Comment avez-vous réussi à faire le deuil de votre père, si vous y êtes parvenue?
Oui, j’ai réussi. Le deuil de Pauline est fait, lui aussi. Ça ne veut pas dire que je ne pleure pas, parfois. Mais je suis en paix avec tout ce qui a été. À force de vivre avec Jacques, j’ai compris que c’était un homme avec lequel j’allais être heureuse, avec lequel j’aurais toujours une grande complicité spirituelle. J’ai, avec lui, la complicité, l’intimité, la spiritualité que j’avais avec mon père.
Dans votre livre, on se rend compte que...
Je suis une grande amoureuse! (rires) J’ai eu une vie de séductrice. C’est pour cela que le sous-titre est Aimer, incarner, écrire. Ce sont trois mots qui me définissent très bien. Aimer la vie, les êtres, mon métier... Comme si l’arrivée de Jacques dans ma vie m’avait fait comprendre que la place était libre: je pouvais aimer intensément et pour toujours cet homme-là.
Votre mère a-t-elle envié cette relation avec votre père?

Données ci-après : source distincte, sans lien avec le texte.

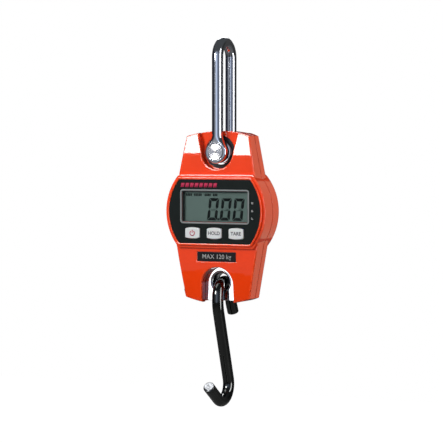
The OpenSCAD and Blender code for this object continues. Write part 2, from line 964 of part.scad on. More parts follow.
module door_seal() color(black) at_body() {
    lip_w = 2 * (tray_half_w - tray_wall - loose - door_lip) - 2 * seat;
    lip_h = 2 * (tray_half_h - tray_wall - loose - door_lip) - 2 * seat;
    difference() {
        slab(door_seat_y - 0.1, door_seat_y + seat) round_box(lip_w, lip_h, 0.5);
        slab(-far / 4, far / 4) square([lip_w - 3, lip_h - 3], center = true);
    }
}

// ---- Labels ----

module capacity_label() color(black) at_body() translate([0, 0, label_z]) {
    slab(-label_seat - label_t, -label_seat) square([label_w, label_h], center = true);
}

module rear_label() color(white) at_body() translate([0, 0, label_z]) {
    slab(label_seat, label_seat + label_t) square([label_w, label_h], center = true);
}

// ---- Shackle ----

// One forged eye: a thick disc and a flare that narrows to the rod
module eye(side) {
    translate([0, side * bow_r, -shackle_reach]) {
        rotate([90, 0, 0]) rotate_extrude() polygon([
            [0, -rod_r], [eye_r - eye_edge, -rod_r], [eye_r, -rod_r + eye_edge],
            [eye_r, rod_r - eye_edge], [eye_r - eye_edge, rod_r], [0, rod_r]
        ]);
        intersection() {
            translate([0, 0, flare_low]) cylinder(r1 = eye_r - 0.7, r2 = rod_r, h = flare_high - flare_low);
            cube([far, rod_d, far], center = true);
        }
    }
}

module shackle_bow() color(steel) {
    difference() {
        union() {
            bend(0, -leg_in_y, bow_r, rod_r, 0, 180);
            for (s = [-1, 1]) {
                straight(s * bow_r, -leg_in_y, -90, shackle_reach - leg_in_y - flare_low, rod_r);
                eye(s);
            }
        }
        rod_y(pin_r + running / 2, -far / 2, far / 2, z = -shackle_reach);
        rod_y(pin_head_r + running / 2, -far / 2, -leg_out_y + pin_head_t, z = -shackle_reach);
    }
}

module shackle_pin() color(steel) at_body() translate([0, 0, pin_z]) {
    difference() {
        union() {
            rod_y(pin_head_r, -leg_out_y, -leg_out_y + pin_head_t - seat);
            rod_y(pin_r, -leg_out_y + 1, pin_end_y);
        }
        difference() {
            rod_y(pin_r + 1, clip_y, clip_y + clip_t);
            rod_y(clip_groove_r, clip_y - 1, clip_y + clip_t + 1);
        }
    }
}

module pin_clip() color(dark_steel) at_body() translate([0, 0, pin_z]) {
    difference() {
        rod_y(pin_r + 1.6, clip_y + seat, clip_y + clip_t - seat);
        rod_y(clip_groove_r + seat, -far / 4, far / 4);
        translate([-1.6, 0, -far / 4]) cube([3.2, far / 4, far / 4]);
    }
}

module pin_spacers() color(white) at_body() translate([0, 0, pin_z]) {
    for (s = [0, 1]) {
        mirror([0, s, 0]) {
            difference() {
                rod_y(spacer_r, cell_y + spacer_gap, leg_in_y - seat);
                rod_y(pin_r + running, 0, far / 4);
            }
        }
    }
}

// ---- Hook ----

module hook_bush() color(steel) at_body() translate([0, 0, -hook_hole_z]) {
    difference() {
        rod_y(bush_r, -cell_y, cell_y);
        rod_y(bush_bore_r, -far / 4, far / 4);
        for (s = [0, 1]) {
            mirror([0, s, 0])
                cone_y(bush_bore_r, bush_bore_r + bush_chamfer, cell_y - bush_chamfer, cell_y);
        }
    }
}

// A straight run of the hook, carried a little way into the bends at its ends
module hook_run(y, z, direction, length) {
    straight(y - joint_lap * cos(direction), z - joint_lap * sin(direction), direction,
             length + 2 * joint_lap, wire_r - joint_step);
}

module hook() color(black) at_body() {
    bend(0, loop_z, loop_r, wire_r, 0, 180);
    hook_run(-loop_r, loop_z, -90, neck_drop);
    bend(neck_y, neck_z, neck_r, wire_r, 180, 180 + shank_lean);
    hook_run(neck_y - neck_r * cos(shank_lean), neck_z - neck_r * sin(shank_lean), shank_lean - 90, shank_l);
    bend(bend_y, bend_z, bend_r, wire_r, -90 - arm_rise, shank_lean);
    hook_run(bend_y - bend_r * sin(arm_rise), bend_z - bend_r * cos(arm_rise), 180 - arm_rise,
             arm_length - joint_lap);
    hook_run(loop_r, loop_z, -90, tail_straight);
    bend(loop_r + tail_bend_r, loop_z - tail_straight, tail_bend_r, wire_r, 180, 180 + tail_lean);
    hook_run(loop_r + tail_bend_r * (1 - cos(tail_lean)),
             loop_z - tail_straight - tail_bend_r * sin(tail_lean), tail_lean - 90, tail_l - joint_lap);
}

shackle_bow();
shackle_pin();
pin_clip();
pin_spacers();
front_housing();
rear_housing();
seam_seal();
front_eye_seal();
rear_eye_seal();
housing_screws();
display_panel();
window_frame();
display_window();
lcd_holder();
lcd_glass();
lcd_backlight();
zebra_strip();
main_board();
board_chips();
board_screws();
switch_bodies();
power_key();
hold_key();
tare_key();
power_plunger();
hold_plunger();
tare_plunger();
load_cell();
strain_gauges();
gauge_cover();
cell_screws();
cell_lead();
battery_cells();
battery_springs();
battery_plates();
battery_leads();
battery_door();
door_screw();
door_seal();
capacity_label();
rear_label();
hook_bush();
hook();
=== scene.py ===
import math

import bmesh
import bpy
from bpy.props import FloatProperty, FloatVectorProperty, PointerProperty
from mathutils import Matrix, Vector
from mathutils.bvhtree import BVHTree


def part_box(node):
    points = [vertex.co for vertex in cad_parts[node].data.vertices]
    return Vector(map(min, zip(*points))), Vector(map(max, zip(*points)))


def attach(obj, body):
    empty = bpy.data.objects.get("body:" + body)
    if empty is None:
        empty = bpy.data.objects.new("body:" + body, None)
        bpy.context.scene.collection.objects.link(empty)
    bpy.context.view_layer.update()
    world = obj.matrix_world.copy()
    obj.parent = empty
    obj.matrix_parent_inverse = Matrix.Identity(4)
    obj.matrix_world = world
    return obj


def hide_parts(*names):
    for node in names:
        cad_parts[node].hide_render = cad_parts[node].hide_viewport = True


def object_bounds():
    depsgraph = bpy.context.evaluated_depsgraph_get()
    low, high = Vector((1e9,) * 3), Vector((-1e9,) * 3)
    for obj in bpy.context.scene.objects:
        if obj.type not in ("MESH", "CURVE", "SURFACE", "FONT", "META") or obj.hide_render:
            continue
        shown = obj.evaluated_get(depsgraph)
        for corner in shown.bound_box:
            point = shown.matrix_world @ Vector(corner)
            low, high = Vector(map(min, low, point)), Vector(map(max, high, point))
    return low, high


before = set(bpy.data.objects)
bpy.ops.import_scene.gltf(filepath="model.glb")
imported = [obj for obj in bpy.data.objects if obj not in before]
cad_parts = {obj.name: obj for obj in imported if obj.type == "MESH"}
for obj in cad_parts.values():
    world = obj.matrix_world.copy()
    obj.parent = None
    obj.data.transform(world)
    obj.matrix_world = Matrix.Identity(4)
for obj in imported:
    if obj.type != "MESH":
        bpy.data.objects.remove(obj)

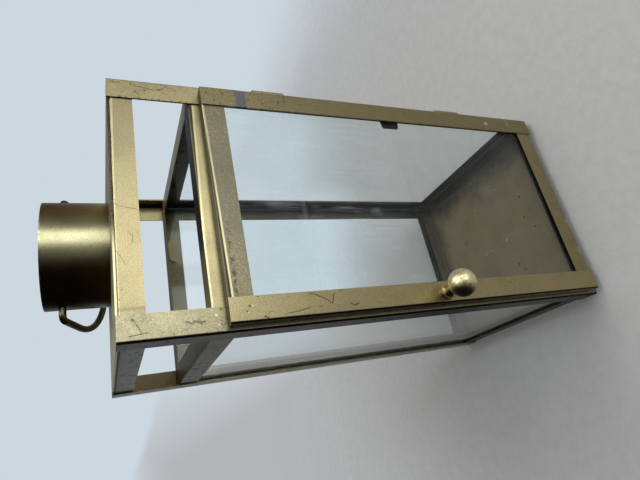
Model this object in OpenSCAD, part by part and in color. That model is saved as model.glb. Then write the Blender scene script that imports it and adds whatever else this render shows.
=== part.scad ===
// Candle lantern of folded sheet strips with a hinged glazed door, an open
// band under the top plate, and a round chimney collar that carries a bail.
// Frame: +Z up, the door faces -Y, origin on the table under the middle.

/* [Body] */
// Width over the corner posts, left to right
body_w = 150; // [120:1:200]
// Depth over the corner posts, front to back
body_d = 147; // [124:1:200]
// Height from the table to the top plate
body_h = 313; // [260:1:420]
// Height of the open band between the middle and the top rails
vent_h = 30; // [16:1:60]

/* [Folded strips] */
// Width of every post leg and of every rail face on the body
strip_w = 13; // [10:0.5:18]
// Thickness of the folded sheet
sheet = 1; // [0.8:0.1:1.3]
// Outer radius of a fold
fold_r = 1.2; // [0.4:0.1:1.8]
// Reach of the base rails' lips under the panes and the floor tray
lip_reach = 6; // [6:0.5:10]

/* [Floor tray] */
// Height of the tray's upturned rim above the lips
rim_h = 8; // [4:0.5:14]
// How far the rim leans outwards over its height
rim_lean = 0.5; // [0:0.1:1]
// Step of the pressed floor inside the border that lies on the lips
tray_land = 2; // [1:0.5:4]

/* [Glass] */
// Thickness of the panes
glass_t = 2; // [1.5:0.1:3]
// Width of the clips that hold the body's panes
clip_w = 18.5; // [12:0.5:22]
// Depth of the rounded pad at the foot of a pane clip
clip_pad_h = 5.5; // [4:0.5:8]
// Drop of the pad's middle below the ledge
clip_drop = 4.7; // [4:0.1:8]
// Thickness of all the clips
clip_t = 0.8; // [0.5:0.1:1.2]
// Distance of the back pane's clip from the middle, to the right
clip_back_x = 32; // [0:1:45]
// Distance of the side panes' clips from the middle, to the back
clip_side_y = 43; // [-45:1:45]

/* [Door] */
// Gap from the body's left edge to the door's latch edge
latch_inset = 2.2; // [0:0.1:5]
// Gap from the body's right edge to the door's hinge edge
hinge_inset = 5.2; // [4.4:0.1:8]
// Height of the door's lower edge above the table
door_lift = 6; // [1:0.5:10]
// Drop of the door's upper edge below the top of the middle rails
door_drop = 6.5; // [1:0.5:10]
// How far the door's face stands in front of the posts
door_proud = 7; // [6.6:0.1:12]
// Face width of the door's stiles and of its top rail
stile_w = 13; // [10:0.5:18]
// Face width of the door's bottom rail
sill_w = 13.5; // [10:0.5:20]
// Length of the door clips along the stile at their root
door_clip_root = 17; // [12:0.5:24]
// Length of the door clips along the stile at their tip
door_clip_tip = 12.5; // [8:0.5:20]
// How far the hinge-side clip shows past the stile's inner edge
door_clip_show = 3; // [0:0.5:6]

/* [Hinges] */
// Length of each hinge
hinge_h = 20; // [16:1:40]
// Outer radius of the rolled knuckles
knuckle_r = 2.2; // [2.2:0.1:3]
// Thickness of the hinge leaves
leaf_t = 0.8; // [0.6:0.1:0.9]
// Width of the leaf that is welded to the post
post_leaf_w = 9.5; // [7:0.5:9.5]
// Width of the leaf that is welded to the door
door_leaf_w = 3.4; // [3:0.1:3.7]
// Distance from the door's upper edge to the middle of the upper hinge
hinge_from_top = 43; // [25:1:90]
// Distance from the door's lower edge to the middle of the lower hinge
hinge_from_foot = 74.5; // [25:0.5:100]

/* [Knob] */
// Diameter of the knob's ball
knob_d = 16; // [12:0.5:22]
// Distance from the door's face to the middle of the ball
knob_reach = 14.5; // [12:0.5:20]
// Diameter of the knob's foot
knob_foot_d = 10; // [8:0.5:12]
// Diameter of the knob's neck
knob_neck_d = 6.4; // [5:0.2:8]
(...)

Non, mais peut-être que j’aurais voulu avoir toute la place dans le regard du père. Mon père était un bon père, il aimait tous ses enfants, était formidable avec ma mère. Ce lien était tellement fort avec lui que j’ai délaissé ma mère. Mais j’ai eu le temps de me rapprocher. Quand elle a eu le cancer, je l’ai amenée à La Malbaie et l’ai fait chanter dans le hall d’entrée avec un piano à queue. Elle qui en avait rêvé! Comme toutes les femmes de sa génération, elle n’a jamais poursuivi ses rêves. Elle s’est occupée de sa famille.
Comment avez-vous fait le deuil de la maternité?

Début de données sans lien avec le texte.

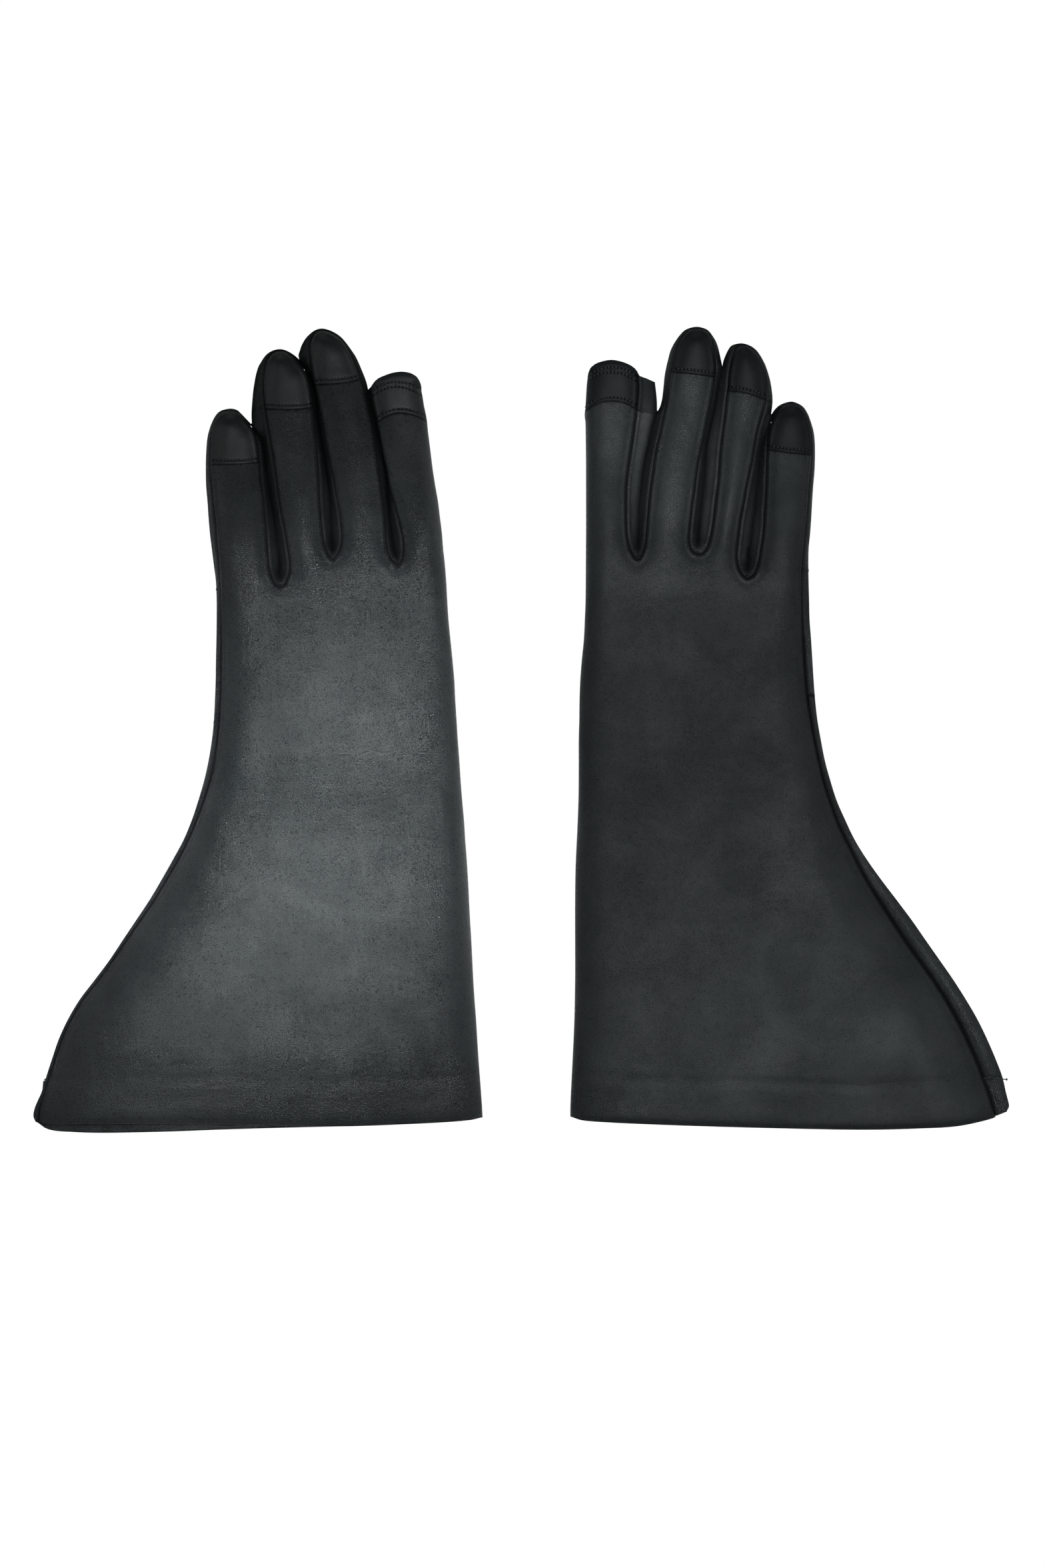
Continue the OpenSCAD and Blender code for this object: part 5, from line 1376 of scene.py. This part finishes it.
# ---- floor, light and camera ----------------------------------------------
def stage():
    me = bpy.data.meshes.new("floor")
    s = 6.0
    me.from_pydata([(-s, -s, -0.0006), (s, -s, -0.0006), (s, s, -0.0006), (-s, s, -0.0006)], [], [(0, 1, 2, 3)])
    floor = bpy.data.objects.new("floor", me)
    bpy.context.scene.collection.objects.link(floor)
    m = bpy.data.materials.new("pale_floor")
    m.use_nodes = True
    nt = m.node_tree
    nt.nodes.clear()
    out = nt.nodes.new("ShaderNodeOutputMaterial")
    mix = nt.nodes.new("ShaderNodeMixShader")
    dif = nt.nodes.new("ShaderNodeBsdfDiffuse"); dif.inputs["Color"].default_value = (0.8, 0.8, 0.8, 1)
    em = nt.nodes.new("ShaderNodeEmission"); em.inputs["Color"].default_value = (1, 1, 1, 1); em.inputs["Strength"].default_value = 1.0
    lp = nt.nodes.new("ShaderNodeLightPath")
    nt.links.new(lp.outputs["Is Camera Ray"], mix.inputs[0])
    nt.links.new(dif.outputs[0], mix.inputs[1])
    nt.links.new(em.outputs[0], mix.inputs[2])
    nt.links.new(mix.outputs[0], out.inputs[0])
    me.materials.append(m)

    w = bpy.data.worlds.new("studio")
    bpy.context.scene.world = w
    w.use_nodes = True
    nt = w.node_tree
    nt.nodes.clear()
    out = nt.nodes.new("ShaderNodeOutputWorld")
    mix = nt.nodes.new("ShaderNodeMixShader")
    amb = nt.nodes.new("ShaderNodeBackground"); amb.inputs["Color"].default_value = (0.95, 0.98, 1.0, 1); amb.inputs["Strength"].default_value = 0.055
    cam = nt.nodes.new("ShaderNodeBackground"); cam.inputs["Color"].default_value = (1, 1, 1, 1); cam.inputs["Strength"].default_value = 1.0
    lp = nt.nodes.new("ShaderNodeLightPath")
    nt.links.new(lp.outputs["Is Camera Ray"], mix.inputs[0])
    nt.links.new(amb.outputs[0], mix.inputs[1])
    nt.links.new(cam.outputs[0], mix.inputs[2])
    nt.links.new(mix.outputs[0], out.inputs[0])

    def area(name, loc, target, size, power, colour=(0.95, 1.0, 1.0), spread=180):
        d = bpy.data.lights.new(name, "AREA")
        d.shape = "RECTANGLE"
        d.size, d.size_y = size
        d.energy = power
        d.color = colour
        d.spread = math.radians(spread)
        o = bpy.data.objects.new(name, d)
        o.location = loc
        o.rotation_euler = (Vector(target) - Vector(loc)).to_track_quat("-Z", "Y").to_euler()
        o.visible_camera = False
        bpy.context.scene.collection.objects.link(o)

    area("key_hand", (-0.066, 0.03, 0.42), (-0.066, 0.03, 0), (0.06, 0.06), 0.036, spread=26)
    area("key_wrist", (-0.070, -0.05, 0.42), (-0.070, -0.05, 0), (0.06, 0.06), 0.056, spread=26)
    area("key_cuff", (-0.126, -0.11, 0.42), (-0.126, -0.11, 0), (0.06, 0.06), 0.036, spread=28)
    area("second", (0.19, -0.05, 1.0), (0.09, -0.04, 0), (0.35, 0.35), 0.46, spread=48)
    area("right_cuff", (0.25, -0.17, 0.6), (0.175, -0.12, 0), (0.10, 0.10), 0.024, spread=26)
    area("right_low", (0.05, -0.16, 0.42), (0.05, -0.15, 0), (0.08, 0.08), 0.011, spread=26)
    area("fingers", (0.074, 0.135, 0.5), (0.060, 0.112, 0), (0.06, 0.06), 0.020, spread=16)
    area("side", (0.9, 0.3, 0.7), (0, 0, 0), (0.5, 0.5), 1.4)
    area("rim", (-0.9, 0.3, 0.6), (0, 0, 0), (0.4, 0.6), 1.2)

    cd = bpy.data.cameras.new("camera")
    cam_ob = bpy.data.objects.new("camera", cd)
    dist = 2.6
    cd.lens = 36.0 * (dist - 0.010) / 0.6233
    cd.sensor_width = 36.0
    cd.clip_end = 50
    cam_ob.location = (0.00053, -0.0216, dist)
    cam_ob.rotation_euler = (0, 0, 0)
    bpy.context.scene.collection.objects.link(cam_ob)
    bpy.context.scene.camera = cam_ob
    bpy.context.scene.view_settings.view_transform = "Standard"


stage()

Lorsque j’ai fait ma première fausse couche, je ne désirais pas être enceinte. J’avais 22 ans. La deuxième est survenue à 45 ans, alors que j’étais avec Jacques. J’ai trouvé ça dur, car ma sœur et ma belle-sœur étaient enceintes. Jacques a proposé de faire un rituel: ça m’a aidée à faire le deuil. La vie m’avait montré que la maternité n’était pas pour moi. Avec le temps, j’ai réalisé que la vie allait donner plusieurs enfants à l’actrice que je suis...
Sa biographie Aimer, incarner, écrire, publiée chez Druide, est écrite en collaboration avec Samuel Larochelle. L’autrice sera présente à différents salons du livre, dont celui de Montréal, en novembre. Elle participera au Festival Québec en toutes lettres, où elle offrira deux ateliers sur l’écriture de la correspondance et une table ronde les 21 et 22 octobre. Elle tourne dans la série Web La dernière communion et a tourné, au printemps, dans les films Le jour où le dromadaire est parti, de Geneviève Sauvé, et Le grand vide, de Jessy Dupont.